### WHAT YOU ARE ASKED TO DO
The data below needs to be returned exactly, line for line.

::::::

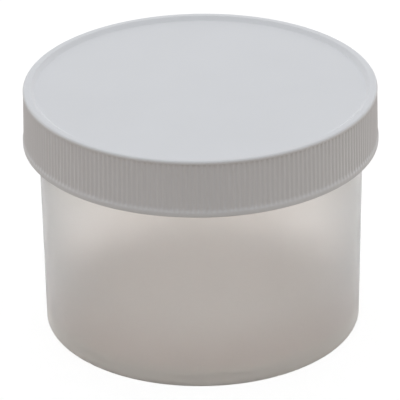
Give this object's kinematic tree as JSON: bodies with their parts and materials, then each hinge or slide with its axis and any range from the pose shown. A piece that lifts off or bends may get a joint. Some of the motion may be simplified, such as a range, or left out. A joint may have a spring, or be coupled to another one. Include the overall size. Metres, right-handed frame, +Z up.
{
  "type": "slide staining jar",
  "caption": "Round wide-mouth translucent plastic jar with a white ribbed screw cap and a flat sealing liner.",
  "frame": {"origin": "centre of the base, on the ground", "axes": "+Z up along the screw's axis, from the base to the cap"},
  "size_m": [0.0926, 0.0926, 0.0662],
  "materials": {
    "natural_polypropylene": "satin",
    "white_polypropylene": "satin",
    "liner_foam": "matte"
  },
  "bodies": {
    "jar": {"jar": "natural_polypropylene"},
    "liner": {"liner": "liner_foam"},
    "cap": {"cap": "white_polypropylene"}
  },
  "joints": [
    {"name": "cap_lift", "type": "slide", "parent": "jar", "child": "liner", "axis": [0, 0, 1], "range_m": [0, 0.0153]},
    {"name": "cap_turn", "type": "hinge", "parent": "liner", "child": "cap", "pos_m": [0, 0, 0.0586], "axis": [0, 0, 1], "range_deg": [0, 1080]}
  ],
  "couplings": [
    {"joint": "cap_lift", "follows": "cap_turn", "m_per_rad": 0.00080851}
  ]
}
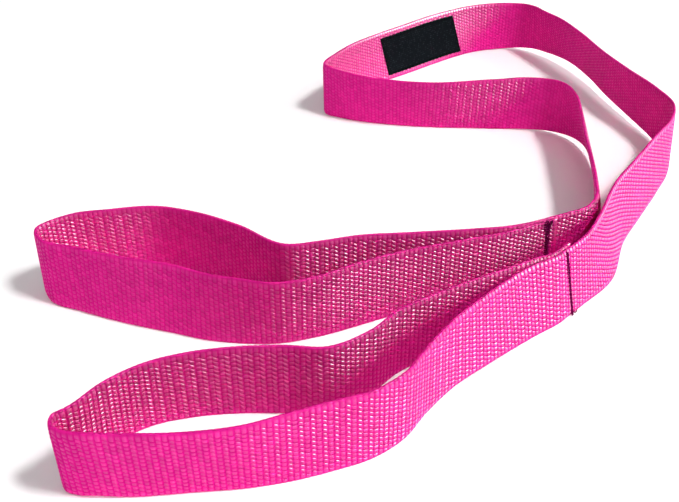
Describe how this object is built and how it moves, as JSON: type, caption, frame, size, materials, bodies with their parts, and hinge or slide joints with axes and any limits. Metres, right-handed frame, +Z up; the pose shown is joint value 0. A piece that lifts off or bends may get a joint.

::::::

### SOLVED EXERCISE
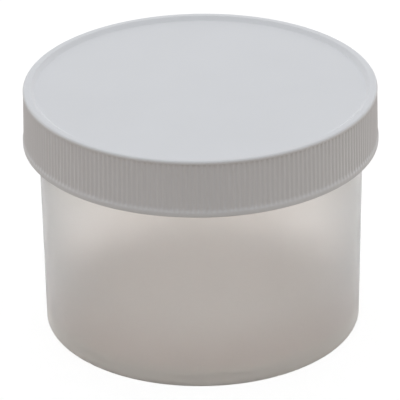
Give this object's kinematic tree as JSON: bodies with their parts and materials, then each hinge or slide with its axis and any range from the pose shown. A piece that lifts off or bends may get a joint. Some of the motion may be simplified, such as a range, or left out. A joint may have a spring, or be coupled to another one. Include the overall size. Metres, right-handed frame, +Z up.
{
  "type": "slide staining jar",
  "caption": "Round wide-mouth translucent plastic jar with a white ribbed screw cap and a flat sealing liner.",
  "frame": {"origin": "centre of the base, on the ground", "axes": "+Z up along the screw's axis, from the base to the cap"},
  "size_m": [0.0926, 0.0926, 0.0662],
  "materials": {
    "natural_polypropylene": "satin",
    "white_polypropylene": "satin",
    "liner_foam": "matte"
  },
  "bodies": {
    "jar": {"jar": "natural_polypropylene"},
    "liner": {"liner": "liner_foam"},
    "cap": {"cap": "white_polypropylene"}
  },
  "joints": [
    {"name": "cap_lift", "type": "slide", "parent": "jar", "child": "liner", "axis": [0, 0, 1], "range_m": [0, 0.0153]},
    {"name": "cap_turn", "type": "hinge", "parent": "liner", "child": "cap", "pos_m": [0, 0, 0.0586], "axis": [0, 0, 1], "range_deg": [0, 1080]}
  ],
  "couplings": [
    {"joint": "cap_lift", "follows": "cap_turn", "m_per_rad": 0.00080851}
  ]
}
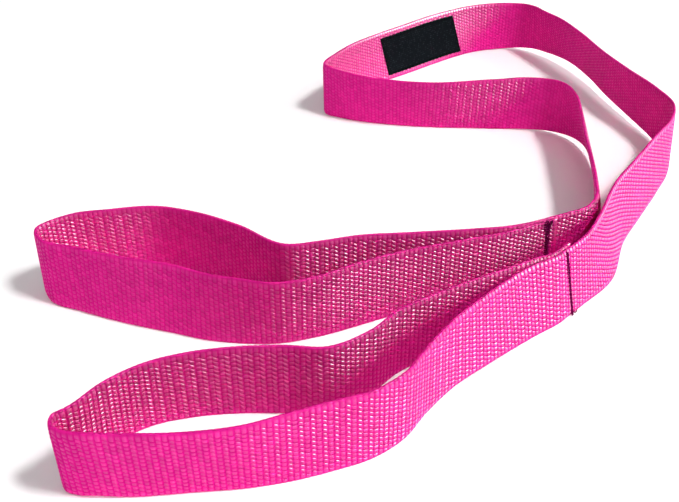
Describe how this object is built and how it moves, as JSON: type, caption, frame, size, materials, bodies with their parts, and hinge or slide joints with axes and any limits. Metres, right-handed frame, +Z up; the pose shown is joint value 0. A piece that lifts off or bends may get a joint.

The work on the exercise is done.